(begin)
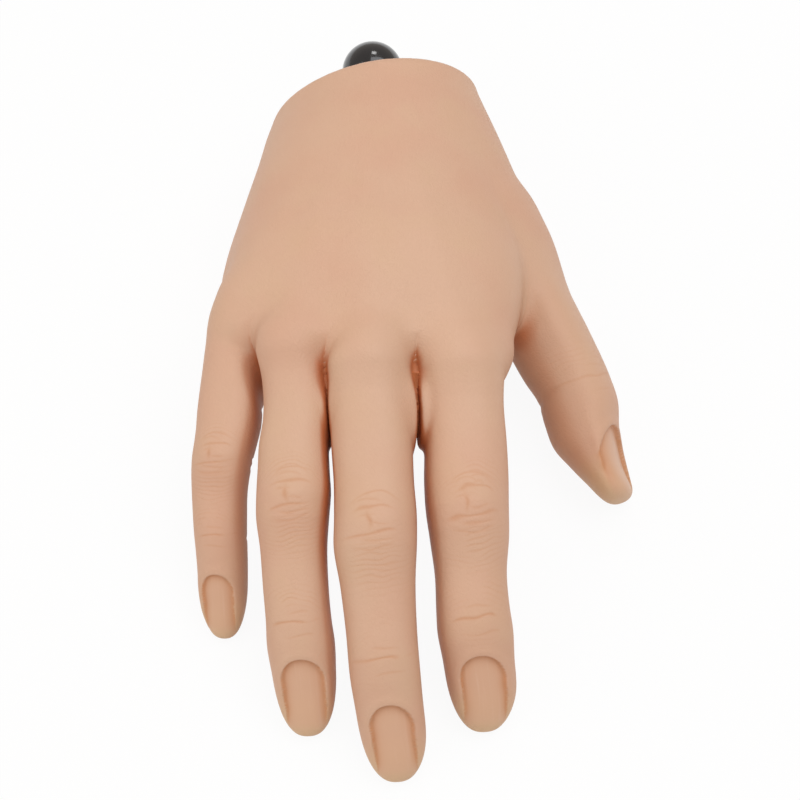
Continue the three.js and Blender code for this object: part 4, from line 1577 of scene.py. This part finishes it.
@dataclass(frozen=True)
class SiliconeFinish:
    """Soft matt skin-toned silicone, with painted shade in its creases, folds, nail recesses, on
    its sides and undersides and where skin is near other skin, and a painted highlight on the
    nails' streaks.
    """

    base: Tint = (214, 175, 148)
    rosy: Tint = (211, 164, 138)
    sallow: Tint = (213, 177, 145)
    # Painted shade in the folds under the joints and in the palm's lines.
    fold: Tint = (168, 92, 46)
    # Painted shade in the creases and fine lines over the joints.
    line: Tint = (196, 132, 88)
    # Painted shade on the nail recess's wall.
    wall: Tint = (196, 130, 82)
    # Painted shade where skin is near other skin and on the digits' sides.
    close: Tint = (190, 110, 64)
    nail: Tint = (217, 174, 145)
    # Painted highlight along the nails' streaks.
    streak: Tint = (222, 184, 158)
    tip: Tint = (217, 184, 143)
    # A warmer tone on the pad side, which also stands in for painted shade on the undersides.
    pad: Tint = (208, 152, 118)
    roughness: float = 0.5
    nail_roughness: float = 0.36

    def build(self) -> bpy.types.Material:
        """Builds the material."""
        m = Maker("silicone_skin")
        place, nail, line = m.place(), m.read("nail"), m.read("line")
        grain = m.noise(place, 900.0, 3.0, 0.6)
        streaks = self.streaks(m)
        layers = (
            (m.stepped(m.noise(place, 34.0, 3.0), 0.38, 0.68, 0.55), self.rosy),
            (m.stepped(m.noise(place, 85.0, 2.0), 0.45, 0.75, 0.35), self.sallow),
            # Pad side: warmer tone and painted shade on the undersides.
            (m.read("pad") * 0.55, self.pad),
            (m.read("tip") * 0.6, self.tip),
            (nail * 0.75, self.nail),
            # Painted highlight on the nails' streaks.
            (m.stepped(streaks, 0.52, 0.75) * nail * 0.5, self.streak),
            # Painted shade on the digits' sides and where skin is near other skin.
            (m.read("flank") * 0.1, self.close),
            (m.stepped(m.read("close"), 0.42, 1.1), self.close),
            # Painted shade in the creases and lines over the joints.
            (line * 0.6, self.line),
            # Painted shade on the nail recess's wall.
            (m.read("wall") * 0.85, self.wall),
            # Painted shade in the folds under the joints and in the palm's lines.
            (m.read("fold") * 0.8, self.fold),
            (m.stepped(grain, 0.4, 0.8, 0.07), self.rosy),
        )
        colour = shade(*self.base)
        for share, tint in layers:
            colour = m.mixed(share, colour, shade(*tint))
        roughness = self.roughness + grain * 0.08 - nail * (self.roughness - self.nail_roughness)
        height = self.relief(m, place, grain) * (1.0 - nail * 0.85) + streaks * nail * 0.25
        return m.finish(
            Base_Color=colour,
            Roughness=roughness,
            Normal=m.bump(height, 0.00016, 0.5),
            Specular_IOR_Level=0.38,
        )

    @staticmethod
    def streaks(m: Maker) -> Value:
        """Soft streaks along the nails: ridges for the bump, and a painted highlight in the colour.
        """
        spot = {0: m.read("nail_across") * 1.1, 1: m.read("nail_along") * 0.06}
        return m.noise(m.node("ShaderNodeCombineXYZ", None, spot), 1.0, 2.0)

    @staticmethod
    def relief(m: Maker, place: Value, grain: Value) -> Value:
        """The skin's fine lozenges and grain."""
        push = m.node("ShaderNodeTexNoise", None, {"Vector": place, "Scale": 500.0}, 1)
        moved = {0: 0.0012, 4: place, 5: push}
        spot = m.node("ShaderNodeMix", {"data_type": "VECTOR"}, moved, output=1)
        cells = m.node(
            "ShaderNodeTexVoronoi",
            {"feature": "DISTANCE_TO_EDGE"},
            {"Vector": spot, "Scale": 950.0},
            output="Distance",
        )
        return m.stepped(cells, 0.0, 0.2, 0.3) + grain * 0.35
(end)
→ **WHAT IS NEEDED**
Quote the data in full, keeping each word unchanged.

→ **SOLUTION TO THIS EXERCISE**
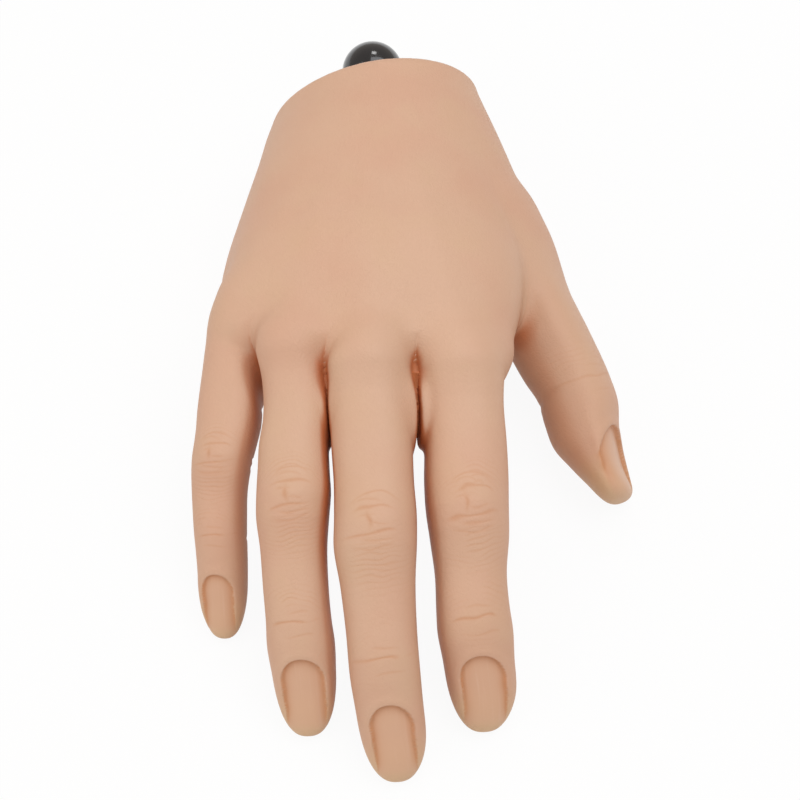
Continue the three.js and Blender code for this object: part 4, from line 1577 of scene.py. This part finishes it.
@dataclass(frozen=True)
class SiliconeFinish:
    """Soft matt skin-toned silicone, with painted shade in its creases, folds, nail recesses, on
    its sides and undersides and where skin is near other skin, and a painted highlight on the
    nails' streaks.
    """

    base: Tint = (214, 175, 148)
    rosy: Tint = (211, 164, 138)
    sallow: Tint = (213, 177, 145)
    # Painted shade in the folds under the joints and in the palm's lines.
    fold: Tint = (168, 92, 46)
    # Painted shade in the creases and fine lines over the joints.
    line: Tint = (196, 132, 88)
    # Painted shade on the nail recess's wall.
    wall: Tint = (196, 130, 82)
    # Painted shade where skin is near other skin and on the digits' sides.
    close: Tint = (190, 110, 64)
    nail: Tint = (217, 174, 145)
    # Painted highlight along the nails' streaks.
    streak: Tint = (222, 184, 158)
    tip: Tint = (217, 184, 143)
    # A warmer tone on the pad side, which also stands in for painted shade on the undersides.
    pad: Tint = (208, 152, 118)
    roughness: float = 0.5
    nail_roughness: float = 0.36

    def build(self) -> bpy.types.Material:
        """Builds the material."""
        m = Maker("silicone_skin")
        place, nail, line = m.place(), m.read("nail"), m.read("line")
        grain = m.noise(place, 900.0, 3.0, 0.6)
        streaks = self.streaks(m)
        layers = (
            (m.stepped(m.noise(place, 34.0, 3.0), 0.38, 0.68, 0.55), self.rosy),
            (m.stepped(m.noise(place, 85.0, 2.0), 0.45, 0.75, 0.35), self.sallow),
            # Pad side: warmer tone and painted shade on the undersides.
            (m.read("pad") * 0.55, self.pad),
            (m.read("tip") * 0.6, self.tip),
            (nail * 0.75, self.nail),
            # Painted highlight on the nails' streaks.
            (m.stepped(streaks, 0.52, 0.75) * nail * 0.5, self.streak),
            # Painted shade on the digits' sides and where skin is near other skin.
            (m.read("flank") * 0.1, self.close),
            (m.stepped(m.read("close"), 0.42, 1.1), self.close),
            # Painted shade in the creases and lines over the joints.
            (line * 0.6, self.line),
            # Painted shade on the nail recess's wall.
            (m.read("wall") * 0.85, self.wall),
            # Painted shade in the folds under the joints and in the palm's lines.
            (m.read("fold") * 0.8, self.fold),
            (m.stepped(grain, 0.4, 0.8, 0.07), self.rosy),
        )
        colour = shade(*self.base)
        for share, tint in layers:
            colour = m.mixed(share, colour, shade(*tint))
        roughness = self.roughness + grain * 0.08 - nail * (self.roughness - self.nail_roughness)
        height = self.relief(m, place, grain) * (1.0 - nail * 0.85) + streaks * nail * 0.25
        return m.finish(
            Base_Color=colour,
            Roughness=roughness,
            Normal=m.bump(height, 0.00016, 0.5),
            Specular_IOR_Level=0.38,
        )

    @staticmethod
    def streaks(m: Maker) -> Value:
        """Soft streaks along the nails: ridges for the bump, and a painted highlight in the colour.
        """
        spot = {0: m.read("nail_across") * 1.1, 1: m.read("nail_along") * 0.06}
        return m.noise(m.node("ShaderNodeCombineXYZ", None, spot), 1.0, 2.0)

    @staticmethod
    def relief(m: Maker, place: Value, grain: Value) -> Value:
        """The skin's fine lozenges and grain."""
        push = m.node("ShaderNodeTexNoise", None, {"Vector": place, "Scale": 500.0}, 1)
        moved = {0: 0.0012, 4: place, 5: push}
        spot = m.node("ShaderNodeMix", {"data_type": "VECTOR"}, moved, output=1)
        cells = m.node(
            "ShaderNodeTexVoronoi",
            {"feature": "DISTANCE_TO_EDGE"},
            {"Vector": spot, "Scale": 950.0},
            output="Distance",
        )
        return m.stepped(cells, 0.0, 0.2, 0.3) + grain * 0.35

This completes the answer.